Task instructions: Write out the whole listing word for word.

____________________

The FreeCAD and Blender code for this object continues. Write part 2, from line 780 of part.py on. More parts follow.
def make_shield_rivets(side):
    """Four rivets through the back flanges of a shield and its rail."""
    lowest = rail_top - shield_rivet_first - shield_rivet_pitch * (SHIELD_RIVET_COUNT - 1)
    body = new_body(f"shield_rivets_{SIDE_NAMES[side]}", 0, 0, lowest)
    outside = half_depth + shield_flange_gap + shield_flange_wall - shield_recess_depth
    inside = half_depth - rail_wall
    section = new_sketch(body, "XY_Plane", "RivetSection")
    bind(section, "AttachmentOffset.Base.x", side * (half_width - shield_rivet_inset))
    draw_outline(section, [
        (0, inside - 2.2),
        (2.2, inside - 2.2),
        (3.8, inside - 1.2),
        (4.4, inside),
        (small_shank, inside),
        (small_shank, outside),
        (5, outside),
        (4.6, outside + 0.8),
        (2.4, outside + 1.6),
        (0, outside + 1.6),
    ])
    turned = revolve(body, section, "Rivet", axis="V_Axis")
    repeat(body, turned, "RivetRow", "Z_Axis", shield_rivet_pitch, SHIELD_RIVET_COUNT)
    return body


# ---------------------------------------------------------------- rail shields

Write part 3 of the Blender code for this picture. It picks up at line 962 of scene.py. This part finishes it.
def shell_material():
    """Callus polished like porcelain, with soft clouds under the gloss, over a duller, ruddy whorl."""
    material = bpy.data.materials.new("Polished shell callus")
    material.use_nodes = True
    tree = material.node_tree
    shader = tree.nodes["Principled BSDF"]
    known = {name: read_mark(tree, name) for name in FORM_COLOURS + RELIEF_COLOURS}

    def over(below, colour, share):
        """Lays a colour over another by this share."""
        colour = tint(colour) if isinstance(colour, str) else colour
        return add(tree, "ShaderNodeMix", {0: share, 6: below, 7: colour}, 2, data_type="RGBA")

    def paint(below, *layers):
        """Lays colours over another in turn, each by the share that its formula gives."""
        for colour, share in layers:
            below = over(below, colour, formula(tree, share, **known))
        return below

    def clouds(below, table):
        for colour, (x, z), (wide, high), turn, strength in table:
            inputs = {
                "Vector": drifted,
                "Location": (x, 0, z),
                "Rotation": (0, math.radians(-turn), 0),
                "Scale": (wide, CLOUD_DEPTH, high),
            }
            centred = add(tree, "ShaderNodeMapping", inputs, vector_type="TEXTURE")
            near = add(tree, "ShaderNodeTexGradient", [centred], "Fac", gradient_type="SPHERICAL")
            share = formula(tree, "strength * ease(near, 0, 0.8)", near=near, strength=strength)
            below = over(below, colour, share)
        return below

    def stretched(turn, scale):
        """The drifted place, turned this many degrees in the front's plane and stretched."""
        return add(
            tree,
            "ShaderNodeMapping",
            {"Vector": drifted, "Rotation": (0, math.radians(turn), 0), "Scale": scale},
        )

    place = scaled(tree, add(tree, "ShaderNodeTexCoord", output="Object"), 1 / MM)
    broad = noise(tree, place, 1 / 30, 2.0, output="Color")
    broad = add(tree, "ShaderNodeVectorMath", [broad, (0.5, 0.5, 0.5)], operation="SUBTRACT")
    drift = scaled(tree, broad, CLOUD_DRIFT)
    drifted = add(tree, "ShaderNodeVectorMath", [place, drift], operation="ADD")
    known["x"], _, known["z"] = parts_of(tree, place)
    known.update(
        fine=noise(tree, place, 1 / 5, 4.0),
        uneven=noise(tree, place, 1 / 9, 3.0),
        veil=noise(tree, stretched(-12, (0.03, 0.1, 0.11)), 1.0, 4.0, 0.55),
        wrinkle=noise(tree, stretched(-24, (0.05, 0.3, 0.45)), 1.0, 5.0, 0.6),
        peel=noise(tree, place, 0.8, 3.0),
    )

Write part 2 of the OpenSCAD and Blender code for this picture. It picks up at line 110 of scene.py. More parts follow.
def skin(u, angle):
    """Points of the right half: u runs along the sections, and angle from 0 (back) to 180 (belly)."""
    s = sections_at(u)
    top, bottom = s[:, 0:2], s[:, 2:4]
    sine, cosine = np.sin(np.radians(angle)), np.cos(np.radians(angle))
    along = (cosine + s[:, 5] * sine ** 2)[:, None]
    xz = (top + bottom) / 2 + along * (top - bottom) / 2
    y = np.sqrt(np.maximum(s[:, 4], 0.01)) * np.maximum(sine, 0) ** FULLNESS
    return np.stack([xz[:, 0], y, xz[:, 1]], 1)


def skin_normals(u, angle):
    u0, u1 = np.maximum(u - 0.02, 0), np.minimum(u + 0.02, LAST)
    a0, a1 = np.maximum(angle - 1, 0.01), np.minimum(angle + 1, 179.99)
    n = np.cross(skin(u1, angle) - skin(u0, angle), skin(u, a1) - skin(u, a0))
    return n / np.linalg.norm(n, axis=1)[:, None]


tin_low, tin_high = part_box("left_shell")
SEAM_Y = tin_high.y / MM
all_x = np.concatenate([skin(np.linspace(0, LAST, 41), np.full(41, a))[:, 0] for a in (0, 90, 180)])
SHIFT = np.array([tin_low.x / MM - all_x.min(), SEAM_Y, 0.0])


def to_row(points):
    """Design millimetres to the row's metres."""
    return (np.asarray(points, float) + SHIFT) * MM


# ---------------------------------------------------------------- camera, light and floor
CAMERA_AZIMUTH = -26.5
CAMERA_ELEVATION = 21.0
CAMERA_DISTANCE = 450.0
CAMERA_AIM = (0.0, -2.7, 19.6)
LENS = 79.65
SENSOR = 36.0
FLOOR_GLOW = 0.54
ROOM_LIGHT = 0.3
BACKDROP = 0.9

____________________

Full solution:
The FreeCAD and Blender code for this object continues. Write part 2, from line 780 of part.py on. More parts follow.
def make_shield_rivets(side):
    """Four rivets through the back flanges of a shield and its rail."""
    lowest = rail_top - shield_rivet_first - shield_rivet_pitch * (SHIELD_RIVET_COUNT - 1)
    body = new_body(f"shield_rivets_{SIDE_NAMES[side]}", 0, 0, lowest)
    outside = half_depth + shield_flange_gap + shield_flange_wall - shield_recess_depth
    inside = half_depth - rail_wall
    section = new_sketch(body, "XY_Plane", "RivetSection")
    bind(section, "AttachmentOffset.Base.x", side * (half_width - shield_rivet_inset))
    draw_outline(section, [
        (0, inside - 2.2),
        (2.2, inside - 2.2),
        (3.8, inside - 1.2),
        (4.4, inside),
        (small_shank, inside),
        (small_shank, outside),
        (5, outside),
        (4.6, outside + 0.8),
        (2.4, outside + 1.6),
        (0, outside + 1.6),
    ])
    turned = revolve(body, section, "Rivet", axis="V_Axis")
    repeat(body, turned, "RivetRow", "Z_Axis", shield_rivet_pitch, SHIELD_RIVET_COUNT)
    return body


# ---------------------------------------------------------------- rail shields

Write part 3 of the Blender code for this picture. It picks up at line 962 of scene.py. This part finishes it.
def shell_material():
    """Callus polished like porcelain, with soft clouds under the gloss, over a duller, ruddy whorl."""
    material = bpy.data.materials.new("Polished shell callus")
    material.use_nodes = True
    tree = material.node_tree
    shader = tree.nodes["Principled BSDF"]
    known = {name: read_mark(tree, name) for name in FORM_COLOURS + RELIEF_COLOURS}

    def over(below, colour, share):
        """Lays a colour over another by this share."""
        colour = tint(colour) if isinstance(colour, str) else colour
        return add(tree, "ShaderNodeMix", {0: share, 6: below, 7: colour}, 2, data_type="RGBA")

    def paint(below, *layers):
        """Lays colours over another in turn, each by the share that its formula gives."""
        for colour, share in layers:
            below = over(below, colour, formula(tree, share, **known))
        return below

    def clouds(below, table):
        for colour, (x, z), (wide, high), turn, strength in table:
            inputs = {
                "Vector": drifted,
                "Location": (x, 0, z),
                "Rotation": (0, math.radians(-turn), 0),
                "Scale": (wide, CLOUD_DEPTH, high),
            }
            centred = add(tree, "ShaderNodeMapping", inputs, vector_type="TEXTURE")
            near = add(tree, "ShaderNodeTexGradient", [centred], "Fac", gradient_type="SPHERICAL")
            share = formula(tree, "strength * ease(near, 0, 0.8)", near=near, strength=strength)
            below = over(below, colour, share)
        return below

    def stretched(turn, scale):
        """The drifted place, turned this many degrees in the front's plane and stretched."""
        return add(
            tree,
            "ShaderNodeMapping",
            {"Vector": drifted, "Rotation": (0, math.radians(turn), 0), "Scale": scale},
        )

    place = scaled(tree, add(tree, "ShaderNodeTexCoord", output="Object"), 1 / MM)
    broad = noise(tree, place, 1 / 30, 2.0, output="Color")
    broad = add(tree, "ShaderNodeVectorMath", [broad, (0.5, 0.5, 0.5)], operation="SUBTRACT")
    drift = scaled(tree, broad, CLOUD_DRIFT)
    drifted = add(tree, "ShaderNodeVectorMath", [place, drift], operation="ADD")
    known["x"], _, known["z"] = parts_of(tree, place)
    known.update(
        fine=noise(tree, place, 1 / 5, 4.0),
        uneven=noise(tree, place, 1 / 9, 3.0),
        veil=noise(tree, stretched(-12, (0.03, 0.1, 0.11)), 1.0, 4.0, 0.55),
        wrinkle=noise(tree, stretched(-24, (0.05, 0.3, 0.45)), 1.0, 5.0, 0.6),
        peel=noise(tree, place, 0.8, 3.0),
    )

Write part 2 of the OpenSCAD and Blender code for this picture. It picks up at line 110 of scene.py. More parts follow.
def skin(u, angle):
    """Points of the right half: u runs along the sections, and angle from 0 (back) to 180 (belly)."""
    s = sections_at(u)
    top, bottom = s[:, 0:2], s[:, 2:4]
    sine, cosine = np.sin(np.radians(angle)), np.cos(np.radians(angle))
    along = (cosine + s[:, 5] * sine ** 2)[:, None]
    xz = (top + bottom) / 2 + along * (top - bottom) / 2
    y = np.sqrt(np.maximum(s[:, 4], 0.01)) * np.maximum(sine, 0) ** FULLNESS
    return np.stack([xz[:, 0], y, xz[:, 1]], 1)


def skin_normals(u, angle):
    u0, u1 = np.maximum(u - 0.02, 0), np.minimum(u + 0.02, LAST)
    a0, a1 = np.maximum(angle - 1, 0.01), np.minimum(angle + 1, 179.99)
    n = np.cross(skin(u1, angle) - skin(u0, angle), skin(u, a1) - skin(u, a0))
    return n / np.linalg.norm(n, axis=1)[:, None]


tin_low, tin_high = part_box("left_shell")
SEAM_Y = tin_high.y / MM
all_x = np.concatenate([skin(np.linspace(0, LAST, 41), np.full(41, a))[:, 0] for a in (0, 90, 180)])
SHIFT = np.array([tin_low.x / MM - all_x.min(), SEAM_Y, 0.0])


def to_row(points):
    """Design millimetres to the row's metres."""
    return (np.asarray(points, float) + SHIFT) * MM


# ---------------------------------------------------------------- camera, light and floor
CAMERA_AZIMUTH = -26.5
CAMERA_ELEVATION = 21.0
CAMERA_DISTANCE = 450.0
CAMERA_AIM = (0.0, -2.7, 19.6)
LENS = 79.65
SENSOR = 36.0
FLOOR_GLOW = 0.54
ROOM_LIGHT = 0.3
BACKDROP = 0.9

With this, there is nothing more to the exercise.